What I want to do is add a switch to the gangbox that can be used to control the living room light. There… three ways I know of to do this.

  1. Run a new set of wires from the gangbox up through the attic to the living room light, and wire it up with a normal switch or a smart switch.
  2. Set up a direct association between a z-wave switch and a z-wave relay (no direct wired connection) so that flipping the switch triggers the relay (which is acting as a second switch, essentially)
  3. Install a smart switch and a z-wave relay, and use the Smartthings hub to coordinate the activity of the two.

The problem with #1 is that it’s a lot of work. The problem with #3 is that when I move out in four years, I either need to leave my hub behind (boo) or strip out the entire setup and convince the buyer that a living room light with no switch is not a big deal (bad idea)

So #2 seems like the simplest solution, if I’m understanding correctly. I could move away with my hub, and the switch and relay would keep working fine on their own, a little z-wave mesh network of two.
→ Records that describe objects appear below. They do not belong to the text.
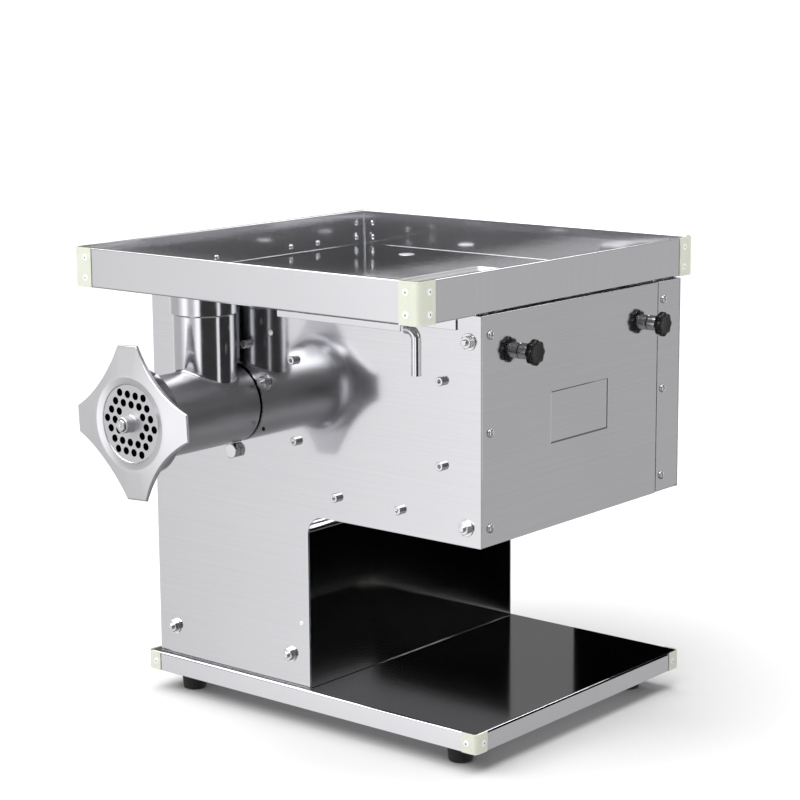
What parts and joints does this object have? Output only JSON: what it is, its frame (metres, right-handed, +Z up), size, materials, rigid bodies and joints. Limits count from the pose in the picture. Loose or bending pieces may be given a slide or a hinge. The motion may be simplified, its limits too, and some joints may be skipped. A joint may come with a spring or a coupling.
{
  "type": "electric meat grinder",
  "caption": "Desktop stainless meat grinder with a lobed ring nut, a shared feed tray, and a drawer-type strip cutter over an open bowl space.",
  "frame": {"origin": "on the ground plane at the centre of the whole object's bounding box", "axes": "+Z up; -Y is the way the grinder head points; +X is the way the cutter drawer slides out"},
  "size_m": [0.4732, 0.5199, 0.4813],
  "materials": {
    "sheet_steel": "satin stainless sheet",
    "cast_steel": "polished casting",
    "turned_steel": "turned and polished",
    "cap_plastic": "moulded, pale green-cream",
    "black_plastic": "moulded, gloss",
    "foot_rubber": "moulded rubber",
    "motor_paint": "grey enamel",
    "belt_rubber": "woven-backed rubber"
  },
  "bodies": {
    "casing": {"base_corner_cap_front_left": "cap_plastic", "base_corner_cap_front_right": "cap_plastic", "base_corner_cap_rear_left": "cap_plastic", "base_corner_cap_rear_right": "cap_plastic", "base_pan": "sheet_steel", "bearing_housing": "cast_steel", "bulkhead": "sheet_steel", "clamp_bolt": "turned_steel", "cord_gland": "black_plastic", "cutter_motor": "motor_paint", "drain_pipe": "turned_steel", "drive_belt": "belt_rubber", "feed_tray": "sheet_steel", "foot_front_left": "foot_rubber", "foot_front_right": "foot_rubber", "foot_rear_left": "foot_rubber", "foot_rear_right": "foot_rubber", "front_panel": "sheet_steel", "gearbox": "cast_steel", "grinder_head": "cast_steel", "grinder_motor": "motor_paint", "hole_plate": "cast_steel", "hopper": "sheet_steel", "left_panel": "sheet_steel", "lock_bar": "sheet_steel", "overhang_floor": "sheet_steel", "rail_front": "sheet_steel", "rail_rear": "sheet_steel", "rear_panel": "sheet_steel", "rear_side_strip": "sheet_steel", "recess_wall": "sheet_steel", "switch_frame_cutter": "black_plastic", "switch_frame_grinder": "black_plastic", "tray_bracket": "sheet_steel", "tray_corner_cap_front_left": "cap_plastic", "tray_corner_cap_front_right": "cap_plastic", "tray_corner_cap_rear_left": "cap_plastic", "tray_corner_cap_rear_right": "cap_plastic"},
    "auger_drive": {"auger": "cast_steel", "cross_knife": "cast_steel", "output_shaft": "turned_steel"},
    "ring_nut": {"ring_nut": "cast_steel"},
    "stub_drive": {"stub_shaft": "turned_steel", "driven_pulley": "cast_steel"},
    "motor_pulley": {"motor_pulley": "cast_steel"},
    "drawer": {"side_cover": "sheet_steel", "inner_plate": "sheet_steel", "outer_plate": "sheet_steel", "tie_rod_front": "turned_steel", "tie_rod_rear": "turned_steel", "comb_front": "sheet_steel", "comb_rear": "sheet_steel"},
    "roller_front": {"knife_roller_front": "turned_steel", "timing_gear_front": "cast_steel"},
    "roller_rear": {"knife_roller_rear": "turned_steel", "timing_gear_rear": "cast_steel"},
    "knob_front": {"knob_front": "black_plastic"},
    "knob_rear": {"knob_rear": "black_plastic"},
    "rocker_grinder": {"rocker_grinder": "black_plastic"},
    "rocker_cutter": {"rocker_cutter": "black_plastic"}
  },
  "joints": [
    {"name": "auger_spin", "type": "hinge", "parent": "casing", "child": "auger_drive", "pos_m": [-0.1028, -0.15, 0.3247], "axis": [0, 1, 0], "continuous": true},
    {"name": "ring_nut_turn", "type": "hinge", "parent": "casing", "child": "ring_nut", "pos_m": [-0.1028, -0.24, 0.3247], "axis": [0, 1, 0], "continuous": true},
    {"name": "drawer_slide", "type": "slide", "parent": "casing", "child": "drawer", "axis": [1, 0, 0], "range_m": [0, 0.24]},
    {"name": "roller_front_spin", "type": "hinge", "parent": "drawer", "child": "roller_front", "pos_m": [0.09, 0.018, 0.3355], "axis": [1, 0, 0], "continuous": true},
    {"name": "roller_rear_spin", "type": "hinge", "parent": "drawer", "child": "roller_rear", "pos_m": [0.09, 0.066, 0.3355], "axis": [1, 0, 0], "continuous": true},
    {"name": "stub_shaft_spin", "type": "hinge", "parent": "casing", "child": "stub_drive", "pos_m": [-0.03, 0.018, 0.3355], "axis": [1, 0, 0], "continuous": true},
    {"name": "motor_pulley_spin", "type": "hinge", "parent": "casing", "child": "motor_pulley", "pos_m": [-0.038, 0.05, 0.125], "axis": [1, 0, 0], "continuous": true},
    {"name": "knob_front_turn", "type": "hinge", "parent": "drawer", "child": "knob_front", "pos_m": [0.22, -0.043, 0.401], "axis": [1, 0, 0], "continuous": true},
    {"name": "knob_rear_turn", "type": "hinge", "parent": "drawer", "child": "knob_rear", "pos_m": [0.22, 0.174, 0.401], "axis": [1, 0, 0], "continuous": true},
    {"name": "rocker_grinder_tilt", "type": "hinge", "parent": "casing", "child": "rocker_grinder", "pos_m": [-0.216, -0.055, 0.395], "axis": [0, 1, 0], "range_deg": [-8, 8]},
    {"name": "rocker_cutter_tilt", "type": "hinge", "parent": "casing", "child": "rocker_cutter", "pos_m": [-0.216, -0.055, 0.345], "axis": [0, 1, 0], "range_deg": [-8, 8]}
  ],
  "couplings": [
    {"joint": "roller_rear_spin", "follows": "roller_front_spin", "ratio": -1},
    {"joint": "stub_shaft_spin", "follows": "roller_front_spin", "ratio": 1},
    {"joint": "motor_pulley_spin", "follows": "roller_front_spin", "ratio": 1.889}
  ]
}
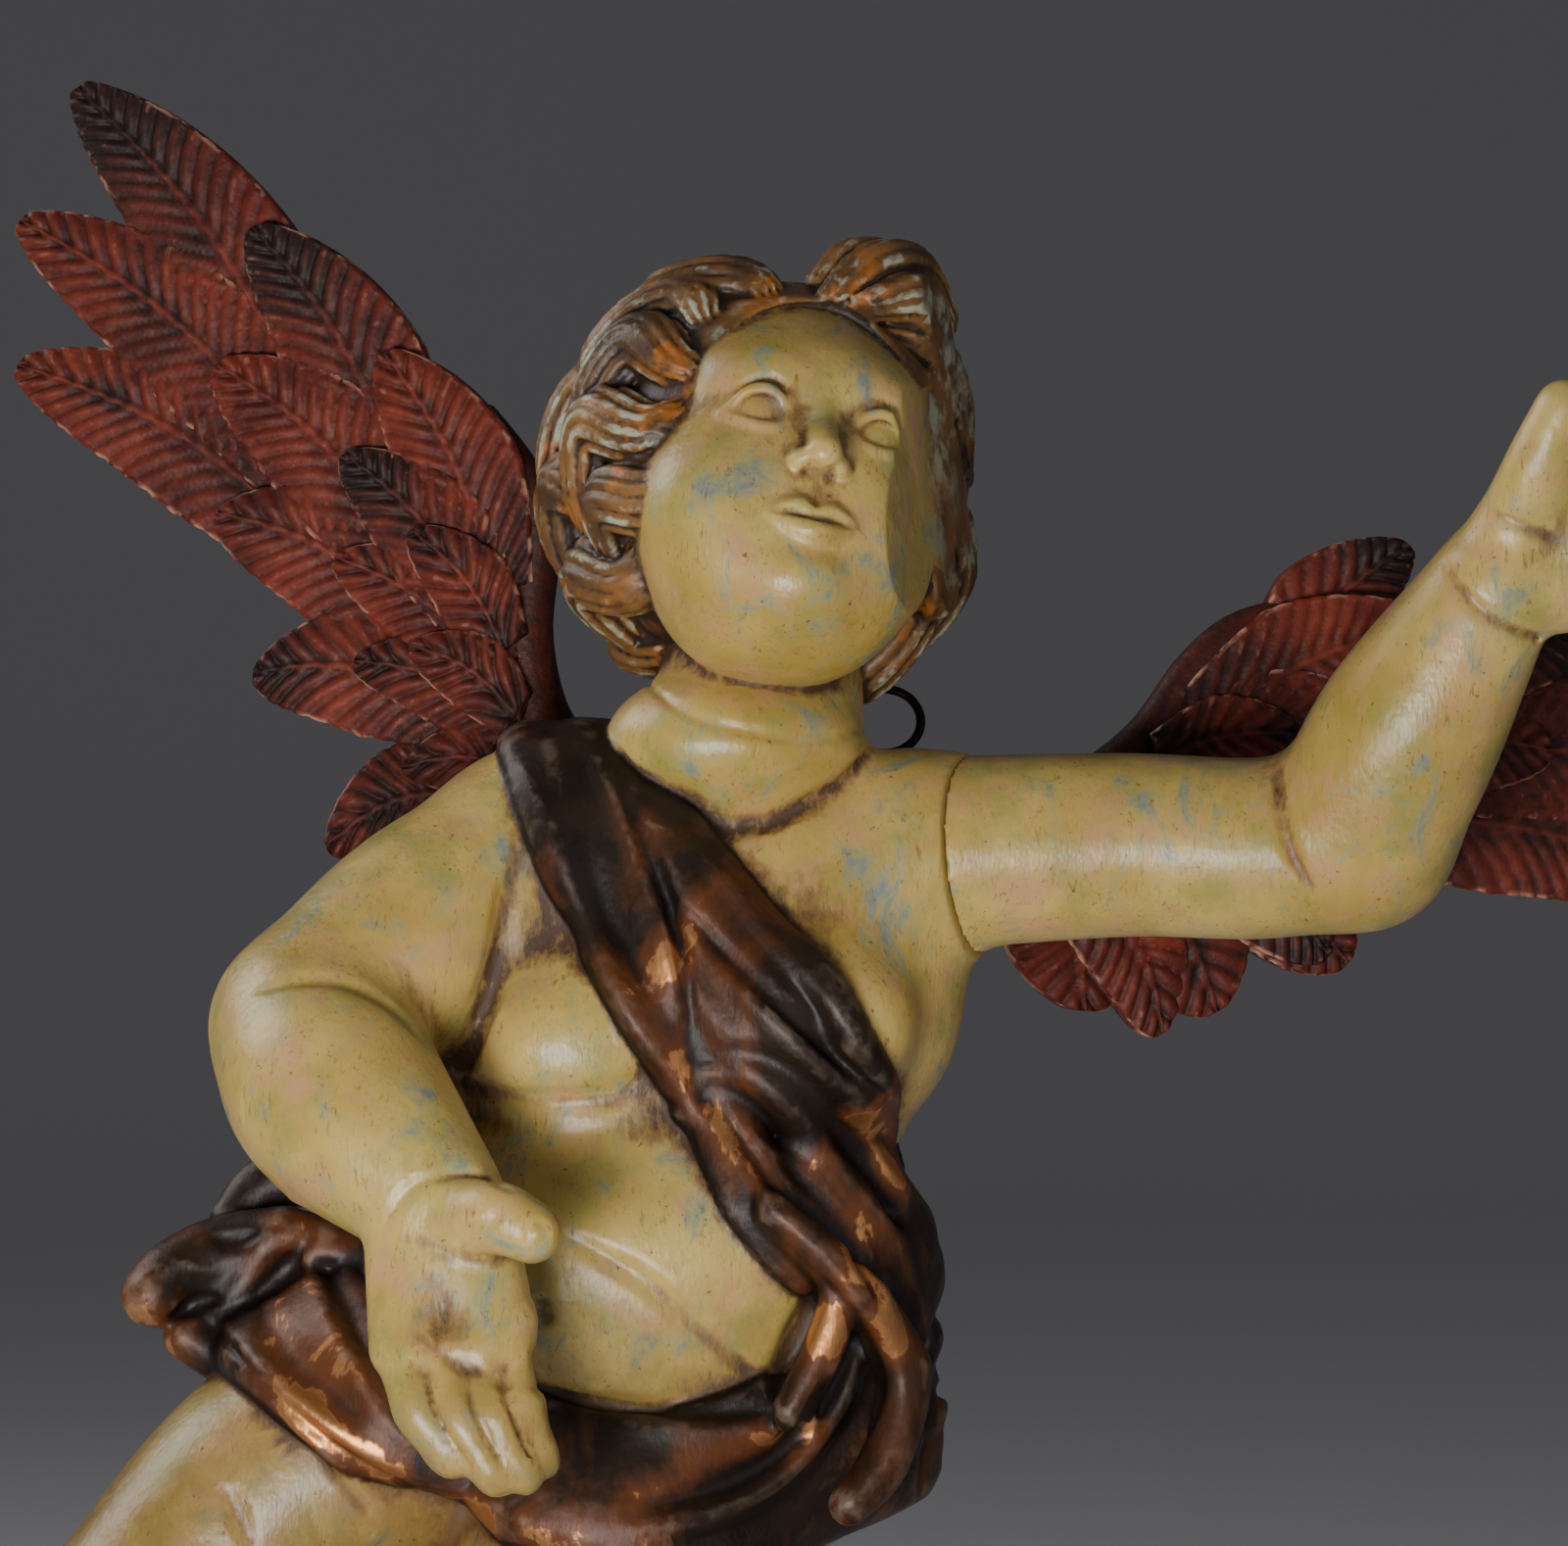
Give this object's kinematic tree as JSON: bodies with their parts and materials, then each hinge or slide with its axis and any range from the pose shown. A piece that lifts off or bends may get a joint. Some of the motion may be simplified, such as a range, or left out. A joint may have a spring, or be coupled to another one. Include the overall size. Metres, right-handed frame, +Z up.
{
  "type": "wooden angel statue",
  "caption": "Carved and painted wooden winged child in a gilded sash, one arm raised, head tipped back, on a low oval base.",
  "frame": {"origin": "centre of the base's underside", "axes": "+Z up, the figure faces -Y, its raised left arm points to +X"},
  "size_m": [0.6453, 0.2907, 0.7339],
  "materials": {
    "painted_flesh": "aged ochre and cream paint with umber wash, waxy satin",
    "red_wing_paint": "brick red paint with black-brown wash, matt to satin",
    "iron_wire": "dark drawn iron wire",
    "base_stain": "dark brown stain, waxed"
  },
  "bodies": {
    "root": {"figure": "painted_flesh", "left_arm": "painted_flesh", "right_wing": "red_wing_paint", "left_wing": "red_wing_paint", "back_ring": "iron_wire", "base": "base_stain"}
  },
  "joints": []
}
But if it’s going to be a whole ordeal, I might just do #1 instead.


#8

I’m really trying to avoid adhere-to-the-wall type switches. I’m doing a bunch of remodelling on the rest of the house, trying to up its value, and I think a battery-powered switch stuck to the wall would just look tacky, no offense to anyone who uses 'em.


(Keith Croshaw) #9

Just goes against my sensibility to use 120V for a digital signal. I think it’s all possible. I just bought my first in-wall switch/relay from monoprice so I don’t have too much experience in that field to say I know it’s possible. Check out GE z-wave add-on module. I can’t remember if that’s the battery powered one or just a z-wave switch that is exactly what you need.